I took GFCF Namaste Sugar Free Pancake Mix and mixed it up. I use water and a little fruit juice instead of the rice milk. I made the pancakes and then stacked them 3 high with a very little bit of Trader Joes Cherry Morello Jam (also sugar free) in between the pancakes for sticking power. Then I got out my graduated heart cookie cutters and cut hearts out of the pancakes. They were really cute and they tasted great. Both my son and his teacher wanted seconds - Next time I make them - which will probably be Valentines Day I will take a picture and post it.
The best part - they took less than 5 minutes to make! Wooohooooo!
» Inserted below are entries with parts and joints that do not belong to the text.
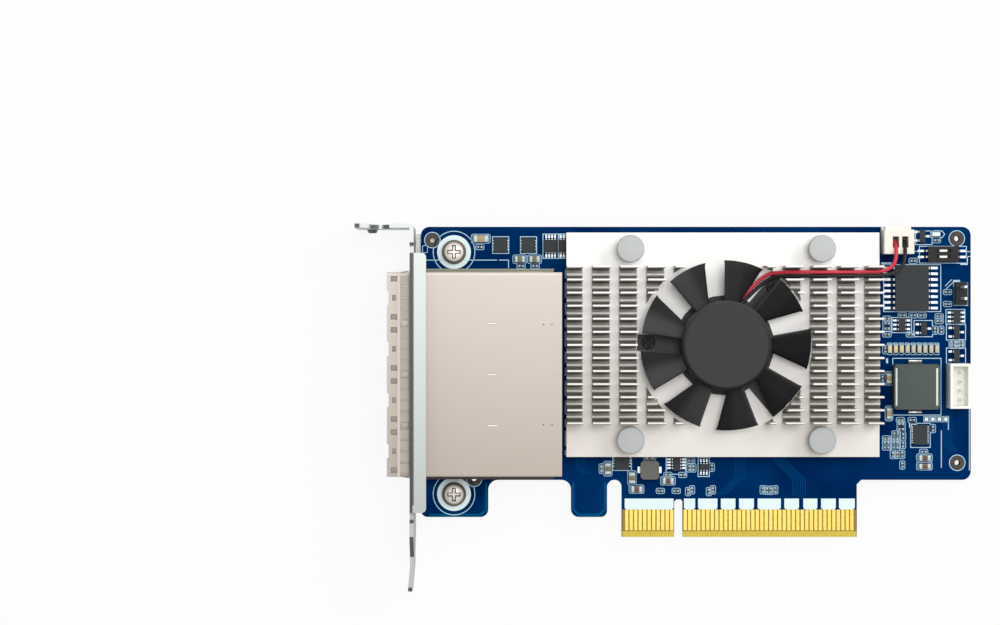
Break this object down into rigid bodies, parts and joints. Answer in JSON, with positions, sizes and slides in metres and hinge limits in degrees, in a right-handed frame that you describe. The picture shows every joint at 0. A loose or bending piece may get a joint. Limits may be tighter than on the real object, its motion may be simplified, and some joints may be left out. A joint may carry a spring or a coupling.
{
  "type": "storage controller card",
  "caption": "Low-profile storage controller card with a folded bracket, a ganged external connector, a finned heat sink with fan, and a card edge.",
  "frame": {"origin": "middle of the key notch at the edge that enters the slot, on the component face", "axes": "+X along the card away from the bracket, +Y away from the slot, +Z out of the component face"},
  "size_m": [0.1362, 0.0805, 0.0184],
  "materials": {
    "solder_mask": "satin",
    "gold": "polished",
    "bracket_steel": "satin",
    "screw_steel": "polished",
    "cage_steel": "satin",
    "black_plastic": "matte",
    "chip_black": "matte",
    "thermal_pad": "matte",
    "sink_aluminium": "satin",
    "grey_plastic": "satin",
    "spring_steel": "satin",
    "dark_metal": "satin",
    "black_steel": "satin",
    "driver_mask": "satin",
    "core_steel": "satin",
    "copper": "satin",
    "brass": "satin",
    "fan_black": "satin",
    "magnet": "matte",
    "red_sleeve": "satin",
    "black_sleeve": "satin",
    "cream_plastic": "satin",
    "tin": "satin",
    "white_plastic": "satin",
    "switch_black": "satin",
    "ferrite": "matte",
    "capacitor_tan": "satin",
    "resistor_black": "satin",
    "led_lens": "satin"
  },
  "bodies": {
    "card": {"circuit_board": "solder_mask", "edge_contacts": "gold", "bracket": "bracket_steel", "bracket_screws": "screw_steel", "cage_cover": "cage_steel", "cage_base": "cage_steel", "cage_dividers": "cage_steel", "spring_fingers": "cage_steel", "receptacle_housings": "black_plastic", "controller_chip": "chip_black", "thermal_pad": "thermal_pad", "heat_sink": "sink_aluminium", "push_pins": "grey_plastic", "push_pin_springs": "spring_steel", "fan_base": "dark_metal", "fan_screws": "black_steel", "fan_driver_board": "driver_mask", "stator_core": "core_steel", "stator_coils": "copper", "fan_bearing": "brass", "red_lead": "red_sleeve", "black_lead": "black_sleeve", "fan_plug": "cream_plastic", "fan_header": "cream_plastic", "fan_header_pins": "tin", "serial_header": "white_plastic", "serial_pins": "gold", "jumper_header": "black_plastic", "jumper_pins": "tin", "dip_switch": "switch_black", "dip_leads": "tin", "wide_chip": "chip_black", "wide_chip_leads": "tin", "small_chips": "chip_black", "small_chip_leads": "tin", "leadless_chips": "chip_black", "transistors": "chip_black", "transistor_leads": "tin", "large_inductor": "ferrite", "large_inductor_terminals": "tin", "small_inductor": "ferrite", "small_inductor_terminals": "tin", "ceramic_capacitors": "capacitor_tan", "chip_resistors": "resistor_black", "status_led": "led_lens"},
    "rotor": {"fan_rotor": "fan_black", "rotor_magnet": "magnet", "rotor_shaft": "spring_steel", "shaft_clip": "black_plastic"},
    "slider_1": {"dip_slider_1": "white_plastic"},
    "slider_2": {"dip_slider_2": "white_plastic"}
  },
  "joints": [
    {"name": "fan_spin", "type": "hinge", "parent": "card", "child": "rotor", "pos_m": [0.00975, 0.04265, 0.008], "axis": [0, 0, 1], "continuous": true},
    {"name": "slider_1_slide", "type": "slide", "parent": "card", "child": "slider_1", "axis": [1, 0, 0], "range_m": [-0.0005, 0.0007]},
    {"name": "slider_2_slide", "type": "slide", "parent": "card", "child": "slider_2", "axis": [1, 0, 0], "range_m": [-0.0005, 0.0007]}
  ]
}
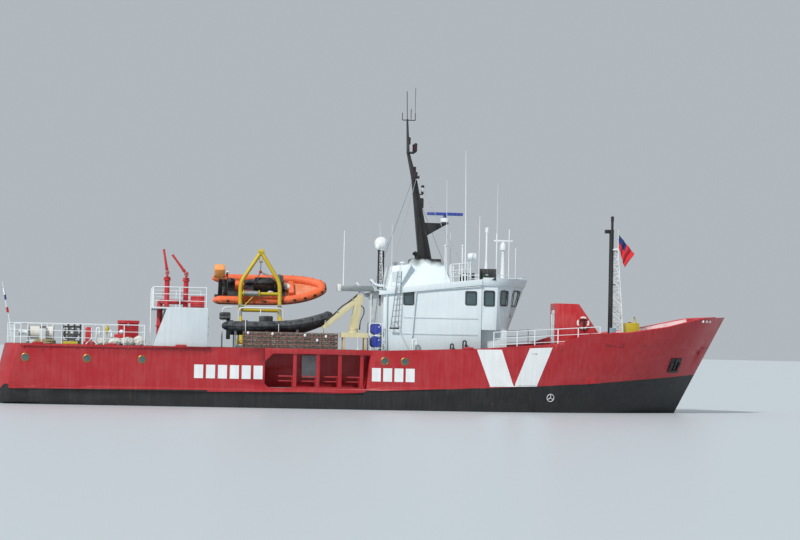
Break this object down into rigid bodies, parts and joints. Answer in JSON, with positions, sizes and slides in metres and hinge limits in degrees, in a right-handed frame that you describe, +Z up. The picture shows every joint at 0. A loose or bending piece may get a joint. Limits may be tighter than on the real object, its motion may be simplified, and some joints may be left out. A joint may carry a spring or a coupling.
{
  "type": "standby safety vessel",
  "caption": "Steel standby rescue ship: wheelhouse amidships, fire monitors, davit-hung rescue boat, workboat, deck crane, rescue zones in the sides, masts, radars, rudder and propeller.",
  "frame": {"origin": "on the centre line at the waterline amidships", "axes": "+X towards the bow, +Y to port, +Z up"},
  "size_m": [39.1693, 8.98, 20.7005],
  "materials": {
    "hull_paint": "satin",
    "antifouling": "matte",
    "white_paint": "satin",
    "grey_paint": "satin",
    "fire_paint": "gloss",
    "davit_paint": "satin",
    "crane_paint": "satin",
    "black_paint": "satin",
    "rack_paint": "matte",
    "galvanised_steel": "satin",
    "chrome_rod": "polished",
    "bronze": "satin",
    "orange_tube": "satin",
    "black_tube": "satin",
    "black_rubber": "matte",
    "orange_cowl": "gloss",
    "dark_plastic": "matte",
    "drum_plastic": "gloss",
    "radar_blue": "satin",
    "white_plastic": "gloss",
    "rope_fibre": "matte",
    "flag_cloth": "matte",
    "window_glass": "gloss"
  },
  "bodies": {
    "vessel": {"hull": "hull_paint", "bulwark": "hull_paint", "rescue_frame_starboard": "hull_paint", "rescue_frame_port": "hull_paint", "stern_rails": "white_paint", "ensign": "flag_cloth", "stern_winch": "white_paint", "deck_crate": "dark_plastic", "deck_locker": "fire_paint", "mooring_coil": "rope_fibre", "casing": "grey_paint", "platform_rails": "white_paint", "fire_main": "fire_paint", "davit_base": "davit_paint", "workboat": "black_tube", "workboat_motor": "dark_plastic", "workboat_cradle": "galvanised_steel", "boat_guard": "white_paint", "net_rack": "rack_paint", "crane_base": "crane_paint", "house": "white_paint", "wheelhouse": "white_paint", "bridge_roof": "white_paint", "bridge_console": "dark_plastic", "funnel": "white_paint", "mast": "black_paint", "satellite_dome": "white_plastic", "radar_pedestal": "white_paint", "bridge_rails": "white_paint", "gantry": "galvanised_steel", "drum_rack": "drum_plastic", "companion": "fire_paint", "foremast": "white_paint", "bow_flag": "flag_cloth", "windlass": "galvanised_steel", "foredeck_tank": "davit_paint", "fore_rails_starboard": "white_paint", "fore_rails_port": "white_paint"},
    "davit_arm": {"davit_frame": "davit_paint"},
    "rescue_craft": {"rescue_boat": "orange_tube", "rescue_boat_motor": "orange_cowl"},
    "davit_barrels": {"davit_ram_barrels": "davit_paint"},
    "davit_rods": {"davit_ram_rods": "chrome_rod"},
    "crane_turret": {"crane_column": "crane_paint"},
    "crane_arm": {"crane_boom": "crane_paint"},
    "crane_slide": {"crane_extension": "crane_paint"},
    "crane_barrel": {"crane_ram_barrel": "crane_paint"},
    "crane_rod": {"crane_ram_rod": "chrome_rod"},
    "scanner_main": {"radar_scanner_main": "radar_blue"},
    "scanner_forward": {"radar_scanner_forward": "white_plastic"},
    "monitor_a_turret": {"monitor_a_head": "fire_paint"},
    "monitor_a_nozzle": {"monitor_a_barrel": "fire_paint"},
    "monitor_b_turret": {"monitor_b_head": "fire_paint"},
    "monitor_b_nozzle": {"monitor_b_barrel": "fire_paint"},
    "door_house": {"house_door": "white_paint"},
    "door_companion": {"companion_door": "fire_paint"},
    "hatch_rescue": {"rescue_hatch": "galvanised_steel"},
    "rudder_blade": {"rudder": "antifouling"},
    "screw": {"propeller": "bronze"},
    "bow_thruster": {"thruster_fan": "bronze"}
  },
  "joints": [
    {"name": "davit_swing", "type": "hinge", "parent": "vessel", "child": "davit_arm", "pos_m": [-6.09, 1, 3.36], "axis": [-1, 0, 0], "range_deg": [0, 60]},
    {"name": "boat_hang", "type": "hinge", "parent": "davit_arm", "child": "rescue_craft", "pos_m": [-6.06, 1.6, 7.7], "axis": [-1, 0, 0], "range_deg": [-61, 0]},
    {"name": "davit_ram_tilt", "type": "hinge", "parent": "vessel", "child": "davit_barrels", "pos_m": [-6.09, -0.6, 3.33], "axis": [-1, 0, 0], "range_deg": [0, 35]},
    {"name": "davit_ram_stroke", "type": "slide", "parent": "davit_barrels", "child": "davit_rods", "axis": [0, 0.6335, 0.7738], "range_m": [0, 0.89]},
    {"name": "crane_slew", "type": "hinge", "parent": "vessel", "child": "crane_turret", "pos_m": [-1.55, -3.9, 4.06], "axis": [0, 0, 1], "range_deg": [0, 115]},
    {"name": "crane_luff", "type": "hinge", "parent": "crane_turret", "child": "crane_arm", "pos_m": [-1.3, -3.9, 5.75], "axis": [0, 1, 0], "range_deg": [0, 110]},
    {"name": "crane_extend", "type": "slide", "parent": "crane_arm", "child": "crane_slide", "axis": [-0.7547, 0, -0.6561], "range_m": [0, 1]},
    {"name": "crane_ram_tilt", "type": "hinge", "parent": "crane_turret", "child": "crane_barrel", "pos_m": [-1.66, -3.9, 4.29], "axis": [0, 1, 0], "range_deg": [-16, 0]},
    {"name": "crane_ram_stroke", "type": "slide", "parent": "crane_barrel", "child": "crane_rod", "axis": [0.2634, 0, 0.9647], "range_m": [0, 0.37]},
    {"name": "radar_main_turn", "type": "hinge", "parent": "vessel", "child": "scanner_main", "pos_m": [3.67, 0, 10.35], "axis": [0, 0, 1], "continuous": true},
    {"name": "radar_forward_turn", "type": "hinge", "parent": "vessel", "child": "scanner_forward", "pos_m": [6.88, 0, 9], "axis": [0, 0, 1], "continuous": true},
    {"name": "monitor_a_pan", "type": "hinge", "parent": "vessel", "child": "monitor_a_turret", "pos_m": [-11.15, -3, 6.5], "axis": [0, 0, 1], "range_deg": [-100, 100]},
    {"name": "monitor_a_tilt", "type": "hinge", "parent": "monitor_a_turret", "child": "monitor_a_nozzle", "pos_m": [-11.15, -3, 6.83], "axis": [0, -1, 0], "range_deg": [0, 75]},
    {"name": "monitor_b_pan", "type": "hinge", "parent": "vessel", "child": "monitor_b_turret", "pos_m": [-10.15, -1.9, 6.5], "axis": [0, 0, 1], "range_deg": [-100, 100]},
    {"name": "monitor_b_tilt", "type": "hinge", "parent": "monitor_b_turret", "child": "monitor_b_nozzle", "pos_m": [-10.15, -1.9, 6.83], "axis": [0, -1, 0], "range_deg": [-25, 50]},
    {"name": "house_door_hinge", "type": "hinge", "parent": "vessel", "child": "door_house", "pos_m": [0.015, 2.04, 4.1], "axis": [0, 0, -1], "range_deg": [0, 110]},
    {"name": "companion_door_hinge", "type": "hinge", "parent": "vessel", "child": "door_companion", "pos_m": [9.655, 0.37, 4.55], "axis": [0, 0, -1], "range_deg": [0, 110]},
    {"name": "rescue_hatch_hinge", "type": "hinge", "parent": "vessel", "child": "hatch_rescue", "pos_m": [-4.08, -2.94, 2.145], "axis": [0, 0, -1], "range_deg": [0, 100]},
    {"name": "rudder_turn", "type": "hinge", "parent": "vessel", "child": "rudder_blade", "pos_m": [-17.35, 0, -2.4], "axis": [0, 0, 1], "range_deg": [-35, 35]},
    {"name": "propeller_turn", "type": "hinge", "parent": "vessel", "child": "screw", "pos_m": [-16.08, 0, -2.46], "axis": [1, 0, 0], "continuous": true},
    {"name": "thruster_turn", "type": "hinge", "parent": "vessel", "child": "bow_thruster", "pos_m": [9.3, 0.2, -2.35], "axis": [0, 1, 0], "continuous": true}
  ],
  "couplings": [
    {"joint": "boat_hang", "follows": "davit_swing", "ratio": -1},
    {"joint": "davit_ram_tilt", "follows": "davit_swing", "ratio": 0.5727},
    {"joint": "davit_ram_stroke", "follows": "davit_swing", "m_per_rad": 0.8407},
    {"joint": "crane_ram_tilt", "follows": "crane_luff", "ratio": -0.14},
    {"joint": "crane_ram_stroke", "follows": "crane_luff", "m_per_rad": 0.185}
  ]
}
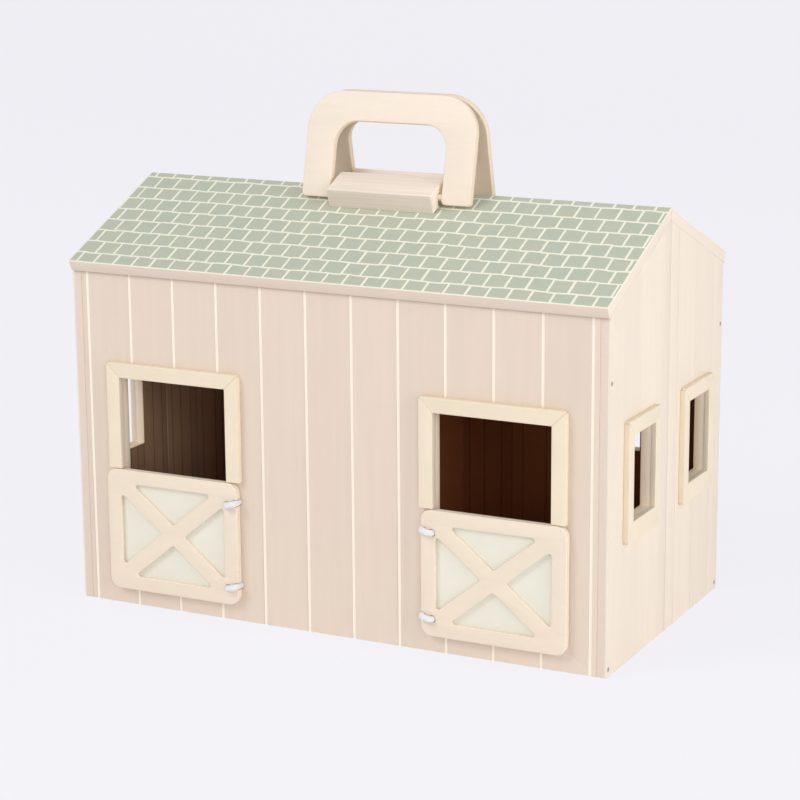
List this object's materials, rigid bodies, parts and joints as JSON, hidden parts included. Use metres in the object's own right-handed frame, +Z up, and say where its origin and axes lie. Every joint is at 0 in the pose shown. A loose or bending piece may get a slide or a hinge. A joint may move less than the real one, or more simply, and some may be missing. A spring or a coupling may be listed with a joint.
{
  "type": "toy barn with opening doors",
  "caption": "Toy stable that folds open along its ridge, with X-braced half-doors on elastic cords, framed windows, a shingle-patterned roof and folding carrying handles.",
  "frame": {"origin": "centre of the footprint on the surface that the barn stands on, in the middle of the seam between the two halves", "axes": "+X along the ridge to the right end as seen from the front, +Y from the front wall to the rear wall, +Z up"},
  "size_m": [0.357, 0.1975, 0.3131],
  "materials": {
    "planks": "smooth board painted warm cream, with upright grooves",
    "trim": "painted cream strips, slightly worn at the edges",
    "door_panel": "painted cream board",
    "shingles": "board printed with sage green shingles in cream outline",
    "bare_board": "bare brown fibreboard",
    "handle": "pale plywood with its layers showing at the edges",
    "block": "pale solid wood",
    "cord": "braided white elastic",
    "hinge": "small plated butt hinge",
    "hinge_screw": "countersunk screw",
    "steel": "bright steel"
  },
  "bodies": {
    "front_half": {"front_floor": "bare_board", "front_wall": "planks", "front_left_end": "planks", "front_right_end": "planks", "front_roof": "shingles", "front_divider": "bare_board", "left_door_casing": "trim", "right_door_casing": "trim", "front_left_window_casing": "trim", "front_right_window_casing": "trim", "front_brads": "steel", "front_handle_block": "block", "front_block_screws": "steel", "left_door_cords": "cord", "right_door_cords": "cord", "front_hinge_leaves": "hinge", "hinge_pins": "steel", "front_hinge_screws": "hinge_screw"},
    "rear_half": {"rear_floor": "bare_board", "rear_wall": "planks", "rear_left_end": "planks", "rear_right_end": "planks", "rear_roof": "shingles", "rear_divider": "bare_board", "rear_wall_casings": "trim", "rear_right_window_casing": "trim", "rear_brads": "steel", "rear_handle_block": "block", "rear_block_screws": "steel", "rear_hinge_leaves": "hinge", "rear_hinge_screws": "hinge_screw"},
    "left_door": {"left_door_panel": "door_panel", "left_door_frame": "trim"},
    "right_door": {"right_door_panel": "door_panel", "right_door_frame": "trim"},
    "front_handle": {"front_handle": "handle"},
    "rear_handle": {"rear_handle": "handle"}
  },
  "joints": [
    {"name": "fold_open", "type": "hinge", "parent": "front_half", "child": "rear_half", "pos_m": [-0.1769, 0, 0], "axis": [0, 0, 1], "range_deg": [0, 168]},
    {"name": "left_door_hinge", "type": "hinge", "parent": "front_half", "child": "left_door", "pos_m": [-0.0612, -0.0968, 0.05], "axis": [0, 0, 1], "range_deg": [0, 120], "deforming": ["left_door_cords"]},
    {"name": "right_door_hinge", "type": "hinge", "parent": "front_half", "child": "right_door", "pos_m": [0.0612, -0.0968, 0.05], "axis": [0, 0, -1], "range_deg": [0, 120], "deforming": ["right_door_cords"]},
    {"name": "front_handle_fold", "type": "hinge", "parent": "front_half", "child": "front_handle", "pos_m": [0, -0.01572, 0.25407], "axis": [1, 0, 0], "range_deg": [0, 128]},
    {"name": "rear_handle_fold", "type": "hinge", "parent": "rear_half", "child": "rear_handle", "pos_m": [0, 0.01572, 0.25407], "axis": [-1, 0, 0], "range_deg": [0, 128]}
  ]
}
Now the bad part - there is a new student in my son's class who is somewhere on the spectrum - this is a mainstreamed class that is allowed to have 3 high functioning special needs students. I had noticed the last time I had been to school that the new student was eating snack with the other children, while my son wasn't - It was a gluten thing. So I just assumed, that he wasn't on the GFCF - so I didn't ask if there was something that I could bring for him. As it turns out he is on the Feingold - which wouldn't have been a problem, but I put apple juice in the pancakes. His mother had been told that the kids would be having cake - just as I am always told - so she did send a snack for him. But he sat there and cried and cried - he wanted cake - either what my son was having or what everyone else was having. I felt like a criminal. I won't ever make the mistake of assuming again. I feel like I should know better by now, but I didn't. Lesson learned. I need to reach out to this Mom, and apologize. I guess I have been afraid of being pushy, or saying the wrong thing. Time to suck it up and step up! I'll let you know how it goes.